Location Provider A component that generates file paths for table data and metadata based on table location and naming conventions.
FileIO An abstraction layer for reading and writing files across different storage systems (local filesystem, S3, GCS, Azure Blob, etc.).
Technique Description
Column Pruning A technique that reads only the columns needed for a query, reducing I/O and improving performance.
Partition Pruning A technique that skips reading data files from irrelevant partitions based on query predicates.
Predicate Pushdown A technique that applies filtering predicates at the storage layer, reducing data transfer and processing.
Statistics-based Optimization Using table and file statistics to optimize query execution plans and file selection.
Term Definition
Schema Evolution The process of modifying a table's schema over time while maintaining backward compatibility.
Column Addition Adding new columns to a table schema, which are typically optional to maintain compatibility.
Column Deletion Removing columns from a table schema, which may be logical (marking as deleted) or physical.
Column Renaming Changing column names while preserving data and type information.

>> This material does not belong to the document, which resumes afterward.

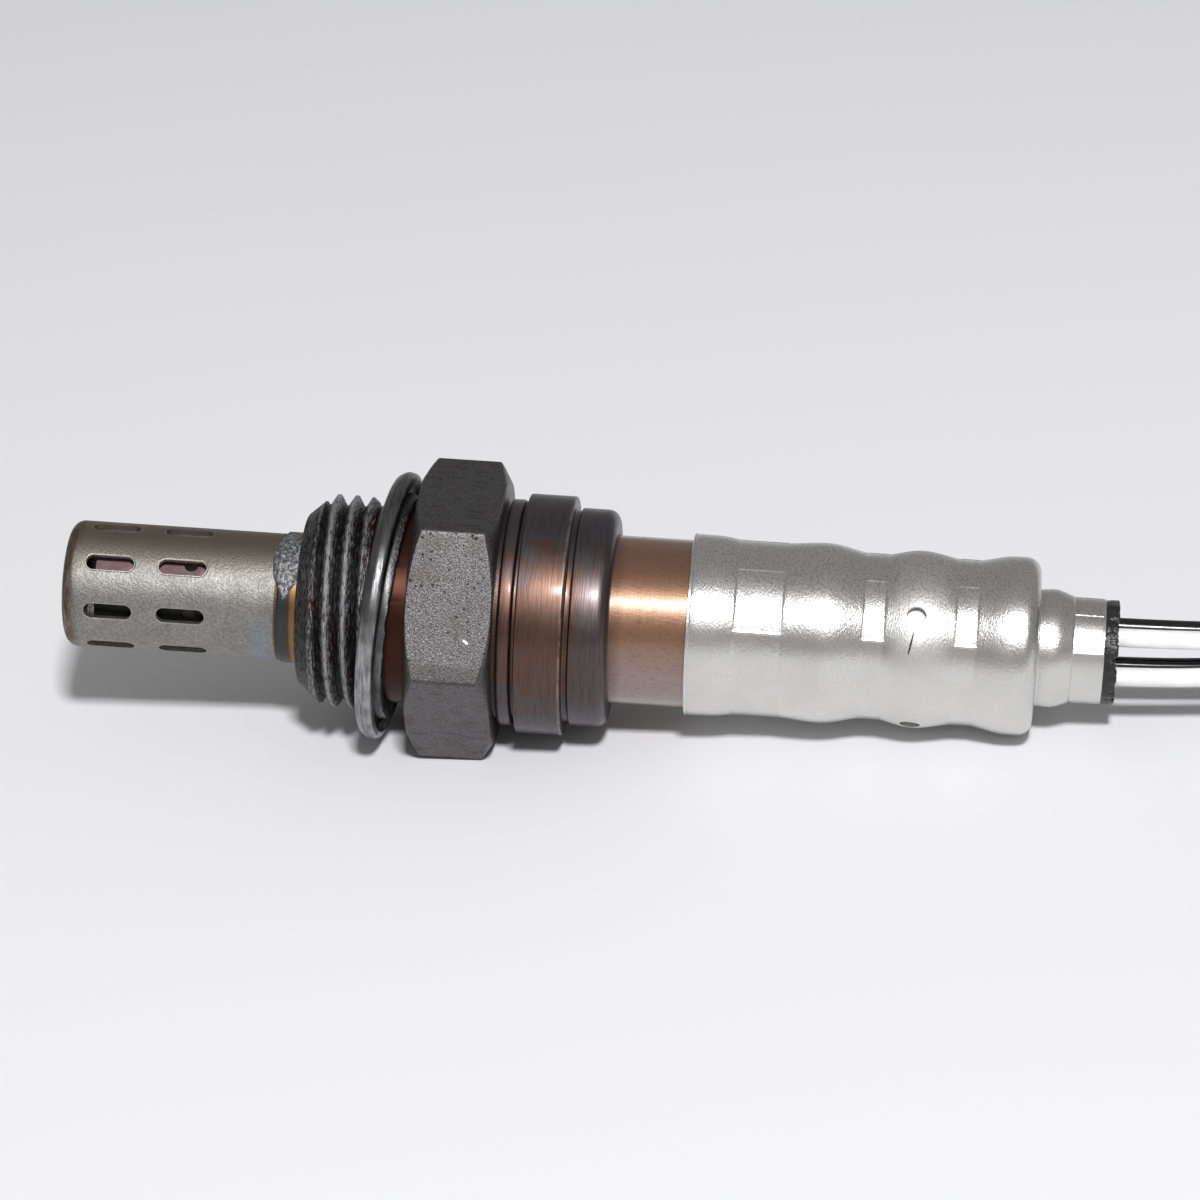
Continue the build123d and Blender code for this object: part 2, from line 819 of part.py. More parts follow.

Type Evolution Changing column types in ways that maintain data compatibility (e.g., int32 to int64).
Term Definition
Time Travel The ability to query a table as it existed at a specific point in time using snapshot timestamps.
Snapshot Isolation A property that ensures queries see a consistent view of data as it existed at a specific snapshot.
Property Description
Atomicity Ensures that all operations in a transaction either succeed completely or fail completely.
Consistency Ensures that the table remains in a valid state after each transaction.
Isolation Ensures that concurrent transactions do not interfere with each other.
Durability Ensures that committed changes are permanently stored and survive system failures.